The organization is already providing food, cash, livelihood support, and critical health and nutrition services to stop children from going hungry, either now or in the future.
Save the Children also works with partners to help communities spot early warning signs for hunger drivers, so they can take the necessary steps to protect themselves and mitigate against the worst impacts.
Mthulisi Dube, a nutritionist, currently working with Save the Children’s Emergency Health Unit in Turkana in Northern Kenya, said at least 229,000 children across northern Kenya are severely acutely malnourished with their lives as risk.
“There is illness everywhere, linked to hunger and thirst. I’ve heard that in some communities, the situation is so bad that after their animals starve to death, people have had to eat the putrid meat because they have no other option for food,” said Dube.

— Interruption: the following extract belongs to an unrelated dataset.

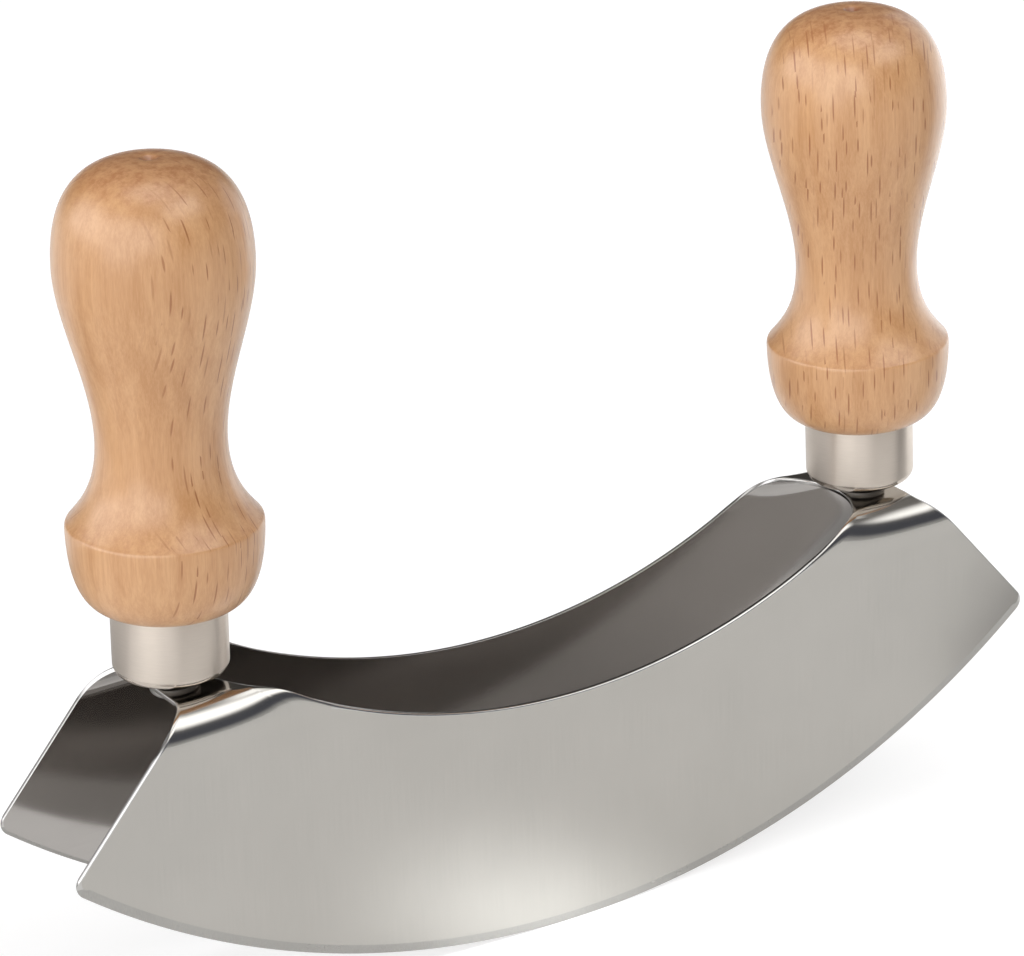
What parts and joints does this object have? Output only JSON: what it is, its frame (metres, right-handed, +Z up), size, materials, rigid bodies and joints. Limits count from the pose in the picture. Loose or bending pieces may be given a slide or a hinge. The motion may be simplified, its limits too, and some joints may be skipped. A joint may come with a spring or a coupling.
{
  "type": "mezzaluna",
  "caption": "Double-bladed mezzaluna: one steel sheet folded into two parallel curved blades, with an upright turned beech handle in a steel ferrule on the bridge at each end.",
  "frame": {"origin": "midway between the two blades and midway along them, on the surface that the two cutting edges rest on", "axes": "+X runs along the blades, +Y across them from the front blade to the rear one, and +Z up towards the handles"},
  "size_m": [0.214, 0.0358, 0.1643],
  "materials": {
    "blade_steel": "satin outside, polished on the folds, the bridges and the inner faces",
    "beech": "clear satin lacquer",
    "ferrule_steel": "satin",
    "washer_steel": "plain",
    "screw_steel": "plain"
  },
  "bodies": {
    "root": {"double_blade": "blade_steel", "left_handle": "beech", "right_handle": "beech", "left_ferrule": "ferrule_steel", "right_ferrule": "ferrule_steel", "left_washer": "washer_steel", "right_washer": "washer_steel", "left_screw": "screw_steel", "right_screw": "screw_steel"}
  },
  "joints": []
}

Dube added that the children drink from drying riverbeds and wells usually reserved for livestock.
“They are coming down with diarrhoea, which is worsening their dehydration. It’s a vicious cycle. We are also finding it harder and harder to treat unwell children because families are continually on the move. We have been moving our health posts to the most remote hubs, far from major towns, where herding communities normally know where to find us, but they are five steps ahead of us –walking, looking for food and water,” he said.

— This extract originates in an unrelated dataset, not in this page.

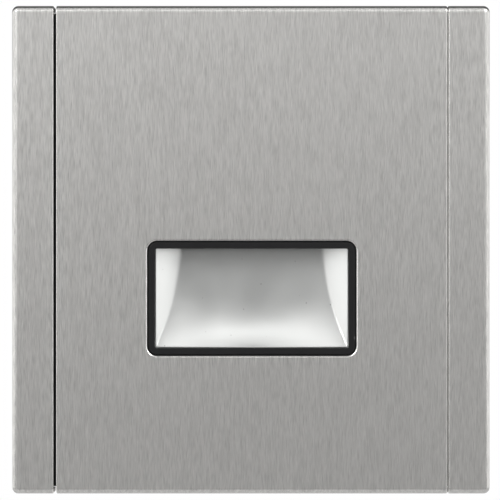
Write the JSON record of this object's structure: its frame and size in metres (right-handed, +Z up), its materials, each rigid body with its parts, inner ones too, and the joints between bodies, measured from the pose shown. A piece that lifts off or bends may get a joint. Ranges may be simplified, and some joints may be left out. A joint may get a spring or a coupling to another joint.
{
  "type": "recessed step light",
  "caption": "Recessed step light with a brushed steel face and a scooped window that throws light down, in a wall box with a lift-out module.",
  "frame": {"origin": "middle of the face outline, on the wall surface that the face covers", "axes": "+Z up, the face looks along -Y, +X to the right as seen from the front"},
  "size_m": [0.1064, 0.054, 0.1086],
  "materials": {
    "brushed_steel": "vertically brushed stainless steel, satin",
    "black_plastic": "moulded black, fine texture",
    "bezel_black": "moulded black, satin",
    "reflector_silver": "vapour-coated silver, satin",
    "foam_black": "closed-cell foam, matt",
    "clear_lens": "clear moulded lens, polished",
    "white_plastic": "moulded white, satin",
    "board_white": "white solder mask, gloss",
    "board_green": "green solder mask, gloss",
    "led_yellow": "phosphor under clear silicone",
    "aluminium_plain": "mill finish",
    "zinc_steel": "zinc plated",
    "stud_steel": "plain stainless steel",
    "ferrite_grey": "sintered ferrite, matt",
    "copper_winding": "enamelled copper wire",
    "capacitor_sleeve": "shrunk sleeve, satin",
    "capacitor_film": "cast resin case, satin",
    "chip_black": "moulded epoxy, matt",
    "lead_insulation": "extruded insulation, satin",
    "terminal_grey": "moulded grey, satin",
    "lever_orange": "moulded orange, satin",
    "spring_steel": "rolled spring steel",
    "frame_paint": "black powder coat, fine texture",
    "box_grey": "moulded dark grey, fine texture",
    "rubber_black": "moulded rubber, matt"
  },
  "bodies": {
    "housing": {"wall_box": "box_grey", "cable_grommets": "rubber_black", "mounting_frame": "frame_paint", "frame_screws": "zinc_steel", "wall_seal": "foam_black"},
    "light_module": {"front_plate": "brushed_steel", "window_bezel": "bezel_black", "reflector_scoop": "reflector_silver", "scoop_seal": "foam_black", "led_lens": "clear_lens", "led_holder": "white_plastic", "led_board": "board_white", "led_chips": "led_yellow", "heat_bracket": "aluminium_plain", "engine_screws": "zinc_steel", "driver_board": "board_green", "driver_screws": "zinc_steel", "choke": "ferrite_grey", "choke_winding": "copper_winding", "capacitor": "capacitor_sleeve", "film_capacitor": "capacitor_film", "driver_chips": "chip_black", "lead_plugs": "white_plastic", "led_lead": "lead_insulation", "module_chassis": "black_plastic", "plate_studs": "stud_steel", "stud_nuts": "zinc_steel", "module_seal": "foam_black", "rear_cover": "black_plastic", "rear_cover_seal": "foam_black", "rear_cover_screws": "zinc_steel", "terminal_block": "terminal_grey", "retaining_springs": "spring_steel"},
    "left_trim": {"left_trim": "brushed_steel", "left_trim_carrier": "black_plastic"},
    "right_trim": {"right_trim": "brushed_steel", "right_trim_carrier": "black_plastic"},
    "terminal_lever_1": {"terminal_lever_1": "lever_orange"},
    "terminal_lever_2": {"terminal_lever_2": "lever_orange"},
    "terminal_lever_3": {"terminal_lever_3": "lever_orange"},
    "terminal_lever_4": {"terminal_lever_4": "lever_orange"}
  },
  "joints": [
    {"name": "module_pull", "type": "slide", "parent": "housing", "child": "light_module", "axis": [0, -1, 0], "range_m": [0, 0.06], "deforming": ["retaining_springs"]},
    {"name": "left_trim_pull", "type": "slide", "parent": "housing", "child": "left_trim", "axis": [0, -1, 0], "range_m": [0, 0.012]},
    {"name": "right_trim_pull", "type": "slide", "parent": "housing", "child": "right_trim", "axis": [0, -1, 0], "range_m": [0, 0.012]},
    {"name": "lever_1_swing", "type": "hinge", "parent": "light_module", "child": "terminal_lever_1", "pos_m": [-0.00805, 0.0291, 0.0376], "axis": [1, 0, 0], "range_deg": [0, 90]},
    {"name": "lever_2_swing", "type": "hinge", "parent": "light_module", "child": "terminal_lever_2", "pos_m": [-0.00255, 0.0291, 0.0376], "axis": [1, 0, 0], "range_deg": [0, 90]},
    {"name": "lever_3_swing", "type": "hinge", "parent": "light_module", "child": "terminal_lever_3", "pos_m": [0.00295, 0.0291, 0.0376], "axis": [1, 0, 0], "range_deg": [0, 90]},
    {"name": "lever_4_swing", "type": "hinge", "parent": "light_module", "child": "terminal_lever_4", "pos_m": [0.00845, 0.0291, 0.0376], "axis": [1, 0, 0], "range_deg": [0, 90]}
  ]
}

In the meantime, an already critical humanitarian situation in South Sudan, the world’s youngest nation, has been further compounded by the third consecutive years of severe flooding. This has left an estimated 63 per cent of the population – of 7.7 million– facing high levels of acute food insecurity.

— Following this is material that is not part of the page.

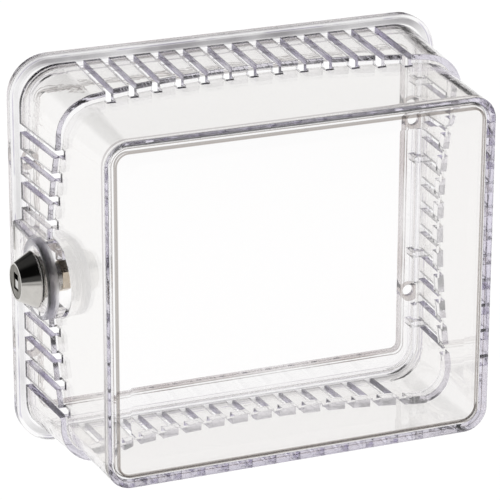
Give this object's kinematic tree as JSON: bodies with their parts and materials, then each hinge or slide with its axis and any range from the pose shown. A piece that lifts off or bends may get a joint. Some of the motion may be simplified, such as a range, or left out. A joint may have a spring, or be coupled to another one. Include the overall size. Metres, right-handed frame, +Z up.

In Afghanistan, 9.6 million children are hungry every day due to a dire combination of economic collapse, the impacts of the war in Ukraine and an ongoing drought, the latest figures show.
“A purely responsive system will not be able to prepare or respond to challenges in future years. Together, with governments, donors, partners, and communities, we must change the course of this global crisis to create a safe, happy and healthy world for our children, free from harm and hunger,” concluded Waaijman.